[START Data section]

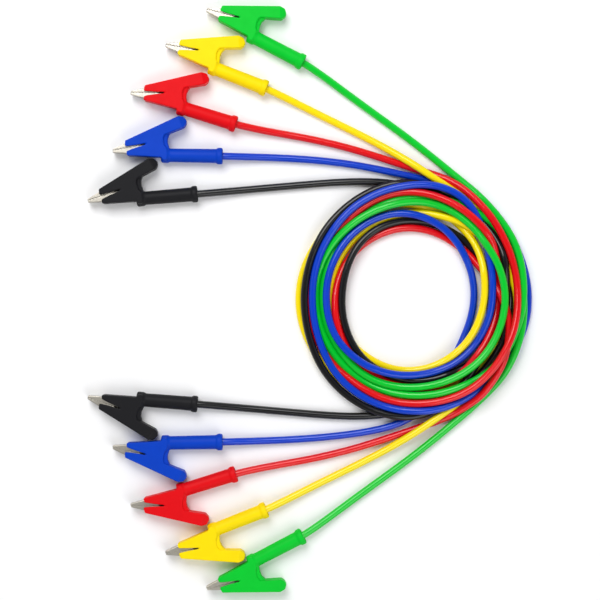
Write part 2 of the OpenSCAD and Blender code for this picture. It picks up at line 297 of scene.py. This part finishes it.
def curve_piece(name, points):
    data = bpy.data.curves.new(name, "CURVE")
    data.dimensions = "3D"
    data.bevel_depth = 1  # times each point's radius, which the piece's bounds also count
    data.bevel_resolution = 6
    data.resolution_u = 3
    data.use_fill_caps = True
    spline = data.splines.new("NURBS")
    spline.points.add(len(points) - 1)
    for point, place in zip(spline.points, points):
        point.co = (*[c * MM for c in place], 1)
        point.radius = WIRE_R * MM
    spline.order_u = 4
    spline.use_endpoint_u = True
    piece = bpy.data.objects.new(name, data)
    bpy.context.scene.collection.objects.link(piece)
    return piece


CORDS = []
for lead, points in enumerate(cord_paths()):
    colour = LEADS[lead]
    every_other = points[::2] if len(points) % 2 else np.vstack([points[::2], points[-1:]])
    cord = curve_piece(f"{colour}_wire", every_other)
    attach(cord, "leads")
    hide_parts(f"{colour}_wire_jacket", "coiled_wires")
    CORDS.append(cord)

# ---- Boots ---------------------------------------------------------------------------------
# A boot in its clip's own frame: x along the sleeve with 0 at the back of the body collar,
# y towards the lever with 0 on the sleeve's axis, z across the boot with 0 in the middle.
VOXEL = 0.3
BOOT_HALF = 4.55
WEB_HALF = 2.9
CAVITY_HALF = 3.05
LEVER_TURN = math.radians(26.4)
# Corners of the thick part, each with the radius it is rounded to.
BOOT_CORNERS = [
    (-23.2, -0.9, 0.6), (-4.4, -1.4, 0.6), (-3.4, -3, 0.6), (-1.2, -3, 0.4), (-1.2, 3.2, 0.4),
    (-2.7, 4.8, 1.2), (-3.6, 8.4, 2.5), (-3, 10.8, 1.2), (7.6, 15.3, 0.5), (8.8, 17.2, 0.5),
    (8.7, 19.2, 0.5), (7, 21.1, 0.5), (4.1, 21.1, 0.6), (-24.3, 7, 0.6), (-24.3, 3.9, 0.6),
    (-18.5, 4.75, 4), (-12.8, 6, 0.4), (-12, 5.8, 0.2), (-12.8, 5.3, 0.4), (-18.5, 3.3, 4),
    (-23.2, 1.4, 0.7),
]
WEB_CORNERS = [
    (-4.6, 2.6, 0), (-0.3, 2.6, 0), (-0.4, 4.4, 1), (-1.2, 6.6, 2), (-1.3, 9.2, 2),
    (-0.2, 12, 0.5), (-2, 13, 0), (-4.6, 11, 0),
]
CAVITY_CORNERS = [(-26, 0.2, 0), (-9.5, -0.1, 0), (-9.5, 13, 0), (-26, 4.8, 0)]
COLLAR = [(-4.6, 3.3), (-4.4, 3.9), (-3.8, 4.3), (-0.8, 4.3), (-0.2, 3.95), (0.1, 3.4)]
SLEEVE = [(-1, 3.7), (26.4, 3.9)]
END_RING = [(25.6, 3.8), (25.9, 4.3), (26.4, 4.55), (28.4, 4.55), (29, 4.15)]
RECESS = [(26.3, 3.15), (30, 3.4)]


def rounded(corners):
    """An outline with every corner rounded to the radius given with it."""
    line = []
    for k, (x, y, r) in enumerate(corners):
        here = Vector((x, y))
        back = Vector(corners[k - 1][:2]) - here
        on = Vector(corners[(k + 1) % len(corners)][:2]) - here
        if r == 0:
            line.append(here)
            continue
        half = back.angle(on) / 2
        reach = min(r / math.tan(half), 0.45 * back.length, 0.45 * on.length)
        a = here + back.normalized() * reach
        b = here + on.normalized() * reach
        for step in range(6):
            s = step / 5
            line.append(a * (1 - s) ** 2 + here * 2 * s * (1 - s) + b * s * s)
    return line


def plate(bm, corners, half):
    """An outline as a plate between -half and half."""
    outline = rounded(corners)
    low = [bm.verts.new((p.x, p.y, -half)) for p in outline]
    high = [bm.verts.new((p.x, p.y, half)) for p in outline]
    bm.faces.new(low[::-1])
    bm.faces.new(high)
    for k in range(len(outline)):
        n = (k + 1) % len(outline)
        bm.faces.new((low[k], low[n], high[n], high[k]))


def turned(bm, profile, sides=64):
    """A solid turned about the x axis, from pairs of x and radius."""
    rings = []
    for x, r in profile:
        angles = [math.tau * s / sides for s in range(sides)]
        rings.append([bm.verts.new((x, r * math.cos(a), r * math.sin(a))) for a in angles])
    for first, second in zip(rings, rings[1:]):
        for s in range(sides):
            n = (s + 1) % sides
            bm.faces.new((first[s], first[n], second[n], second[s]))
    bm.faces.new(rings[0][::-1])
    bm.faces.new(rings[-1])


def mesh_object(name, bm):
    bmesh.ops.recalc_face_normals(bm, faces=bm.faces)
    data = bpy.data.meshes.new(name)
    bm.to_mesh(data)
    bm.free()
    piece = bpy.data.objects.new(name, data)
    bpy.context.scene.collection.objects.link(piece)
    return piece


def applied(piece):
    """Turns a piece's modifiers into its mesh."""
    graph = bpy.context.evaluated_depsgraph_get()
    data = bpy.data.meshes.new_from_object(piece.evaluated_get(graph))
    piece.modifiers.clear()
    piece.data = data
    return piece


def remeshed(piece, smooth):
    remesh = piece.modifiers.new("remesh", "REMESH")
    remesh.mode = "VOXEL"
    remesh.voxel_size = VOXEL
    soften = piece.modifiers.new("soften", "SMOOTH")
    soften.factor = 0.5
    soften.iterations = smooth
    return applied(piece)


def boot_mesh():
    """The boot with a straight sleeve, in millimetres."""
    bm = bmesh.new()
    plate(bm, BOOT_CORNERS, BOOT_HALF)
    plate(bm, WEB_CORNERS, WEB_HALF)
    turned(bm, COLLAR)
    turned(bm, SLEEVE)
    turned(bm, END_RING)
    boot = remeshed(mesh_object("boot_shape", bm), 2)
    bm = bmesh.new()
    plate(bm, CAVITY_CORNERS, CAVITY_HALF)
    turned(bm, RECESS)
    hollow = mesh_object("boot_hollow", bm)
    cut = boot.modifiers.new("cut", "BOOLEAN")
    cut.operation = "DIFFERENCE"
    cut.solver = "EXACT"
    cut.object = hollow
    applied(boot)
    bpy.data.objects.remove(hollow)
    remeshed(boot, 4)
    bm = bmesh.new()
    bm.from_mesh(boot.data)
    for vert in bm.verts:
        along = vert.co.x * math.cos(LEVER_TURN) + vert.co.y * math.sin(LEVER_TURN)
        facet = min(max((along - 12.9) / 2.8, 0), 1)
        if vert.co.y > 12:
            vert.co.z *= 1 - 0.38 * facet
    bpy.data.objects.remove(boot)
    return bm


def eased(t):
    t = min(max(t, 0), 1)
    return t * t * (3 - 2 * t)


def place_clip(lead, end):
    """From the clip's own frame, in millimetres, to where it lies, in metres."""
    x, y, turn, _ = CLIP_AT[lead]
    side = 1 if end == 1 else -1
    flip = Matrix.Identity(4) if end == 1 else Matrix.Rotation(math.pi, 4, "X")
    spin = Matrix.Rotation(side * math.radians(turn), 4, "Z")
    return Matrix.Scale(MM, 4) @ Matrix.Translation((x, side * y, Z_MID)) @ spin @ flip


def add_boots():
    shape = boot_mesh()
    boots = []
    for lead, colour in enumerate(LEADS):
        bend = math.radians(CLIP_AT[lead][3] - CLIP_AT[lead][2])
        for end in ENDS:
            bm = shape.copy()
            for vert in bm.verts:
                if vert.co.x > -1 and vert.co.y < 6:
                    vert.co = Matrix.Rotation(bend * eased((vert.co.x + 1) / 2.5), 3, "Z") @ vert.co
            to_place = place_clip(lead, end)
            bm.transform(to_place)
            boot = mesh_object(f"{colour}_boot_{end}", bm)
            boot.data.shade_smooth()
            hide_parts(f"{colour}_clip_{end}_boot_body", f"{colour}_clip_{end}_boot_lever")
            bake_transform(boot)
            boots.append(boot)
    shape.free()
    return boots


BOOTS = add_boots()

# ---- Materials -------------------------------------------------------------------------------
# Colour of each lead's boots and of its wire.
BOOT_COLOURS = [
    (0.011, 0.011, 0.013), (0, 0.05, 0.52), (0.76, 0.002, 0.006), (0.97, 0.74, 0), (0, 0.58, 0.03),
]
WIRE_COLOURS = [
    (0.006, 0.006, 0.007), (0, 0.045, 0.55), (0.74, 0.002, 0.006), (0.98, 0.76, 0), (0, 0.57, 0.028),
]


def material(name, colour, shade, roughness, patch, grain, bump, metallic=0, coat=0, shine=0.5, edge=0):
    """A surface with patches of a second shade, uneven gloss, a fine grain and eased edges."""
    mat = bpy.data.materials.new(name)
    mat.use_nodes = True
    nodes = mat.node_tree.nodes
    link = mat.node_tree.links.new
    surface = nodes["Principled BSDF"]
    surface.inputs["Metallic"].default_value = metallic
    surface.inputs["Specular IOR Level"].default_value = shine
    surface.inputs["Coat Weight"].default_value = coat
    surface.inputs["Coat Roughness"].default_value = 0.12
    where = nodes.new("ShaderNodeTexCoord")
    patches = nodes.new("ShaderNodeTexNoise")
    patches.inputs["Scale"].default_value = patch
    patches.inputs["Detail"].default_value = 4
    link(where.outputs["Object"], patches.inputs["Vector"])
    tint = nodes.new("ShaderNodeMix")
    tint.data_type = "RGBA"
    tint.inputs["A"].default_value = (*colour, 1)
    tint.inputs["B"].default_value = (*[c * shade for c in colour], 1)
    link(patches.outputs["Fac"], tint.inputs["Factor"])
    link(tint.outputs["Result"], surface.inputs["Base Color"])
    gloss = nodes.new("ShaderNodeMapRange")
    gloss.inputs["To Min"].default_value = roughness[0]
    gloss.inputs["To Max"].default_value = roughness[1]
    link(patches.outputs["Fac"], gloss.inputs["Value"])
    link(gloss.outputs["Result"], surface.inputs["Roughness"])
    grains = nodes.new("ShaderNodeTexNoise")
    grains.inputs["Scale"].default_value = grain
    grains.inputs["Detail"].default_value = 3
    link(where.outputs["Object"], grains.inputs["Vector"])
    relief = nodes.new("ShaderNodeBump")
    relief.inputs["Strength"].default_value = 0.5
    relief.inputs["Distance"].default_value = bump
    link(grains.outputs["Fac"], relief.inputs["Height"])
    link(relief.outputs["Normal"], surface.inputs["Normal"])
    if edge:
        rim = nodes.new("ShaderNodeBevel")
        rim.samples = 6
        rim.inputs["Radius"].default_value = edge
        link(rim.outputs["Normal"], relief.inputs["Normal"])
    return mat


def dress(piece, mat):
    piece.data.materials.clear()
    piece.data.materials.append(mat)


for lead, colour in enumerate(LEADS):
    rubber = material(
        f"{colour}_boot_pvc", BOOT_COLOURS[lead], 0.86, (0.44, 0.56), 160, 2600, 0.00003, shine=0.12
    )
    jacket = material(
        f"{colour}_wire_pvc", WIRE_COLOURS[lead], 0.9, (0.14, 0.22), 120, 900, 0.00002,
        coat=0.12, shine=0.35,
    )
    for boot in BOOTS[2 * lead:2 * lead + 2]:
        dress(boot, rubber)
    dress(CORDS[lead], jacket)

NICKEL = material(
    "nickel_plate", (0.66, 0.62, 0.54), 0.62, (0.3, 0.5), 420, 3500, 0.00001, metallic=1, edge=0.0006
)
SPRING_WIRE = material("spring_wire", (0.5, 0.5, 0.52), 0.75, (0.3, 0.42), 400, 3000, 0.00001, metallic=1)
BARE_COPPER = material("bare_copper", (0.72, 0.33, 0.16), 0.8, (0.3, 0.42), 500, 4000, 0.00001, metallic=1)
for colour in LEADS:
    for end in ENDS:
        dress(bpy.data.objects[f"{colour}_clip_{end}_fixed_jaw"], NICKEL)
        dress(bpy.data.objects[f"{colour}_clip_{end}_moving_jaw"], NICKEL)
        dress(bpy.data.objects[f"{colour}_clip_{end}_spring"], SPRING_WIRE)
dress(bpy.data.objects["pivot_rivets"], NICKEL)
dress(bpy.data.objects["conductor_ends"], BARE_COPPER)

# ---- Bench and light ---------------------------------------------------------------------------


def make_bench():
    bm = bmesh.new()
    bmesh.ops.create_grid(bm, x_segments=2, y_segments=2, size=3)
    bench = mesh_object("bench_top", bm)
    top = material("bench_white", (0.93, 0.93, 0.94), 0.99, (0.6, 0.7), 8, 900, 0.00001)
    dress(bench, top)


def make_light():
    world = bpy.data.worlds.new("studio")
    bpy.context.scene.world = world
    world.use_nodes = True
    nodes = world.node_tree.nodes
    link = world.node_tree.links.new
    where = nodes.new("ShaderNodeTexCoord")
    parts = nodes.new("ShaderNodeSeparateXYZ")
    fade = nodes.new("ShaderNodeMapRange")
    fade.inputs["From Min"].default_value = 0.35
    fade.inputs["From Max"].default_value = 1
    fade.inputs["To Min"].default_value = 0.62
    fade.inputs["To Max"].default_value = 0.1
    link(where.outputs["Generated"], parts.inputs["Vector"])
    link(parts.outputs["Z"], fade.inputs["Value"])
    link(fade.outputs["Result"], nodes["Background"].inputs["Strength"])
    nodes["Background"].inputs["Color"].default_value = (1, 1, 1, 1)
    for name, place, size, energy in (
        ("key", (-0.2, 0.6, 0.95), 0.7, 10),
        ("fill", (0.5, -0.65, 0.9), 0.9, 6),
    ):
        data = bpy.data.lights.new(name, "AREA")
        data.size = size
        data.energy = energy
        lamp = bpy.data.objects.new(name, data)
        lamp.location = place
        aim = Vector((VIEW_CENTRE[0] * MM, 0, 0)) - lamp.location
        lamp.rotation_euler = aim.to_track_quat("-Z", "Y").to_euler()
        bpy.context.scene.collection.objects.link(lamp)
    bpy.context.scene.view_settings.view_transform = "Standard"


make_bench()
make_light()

[END Data section]

> Directions for this task
From the material above, copy each line that includes the word "scene".

> Solution to this exercise
Write part 2 of the OpenSCAD and Blender code for this picture. It picks up at line 297 of scene.py. This part finishes it.
    bpy.context.scene.collection.objects.link(piece)
    bpy.context.scene.collection.objects.link(piece)
    bpy.context.scene.world = world
        bpy.context.scene.collection.objects.link(lamp)
    bpy.context.scene.view_settings.view_transform = "Standard"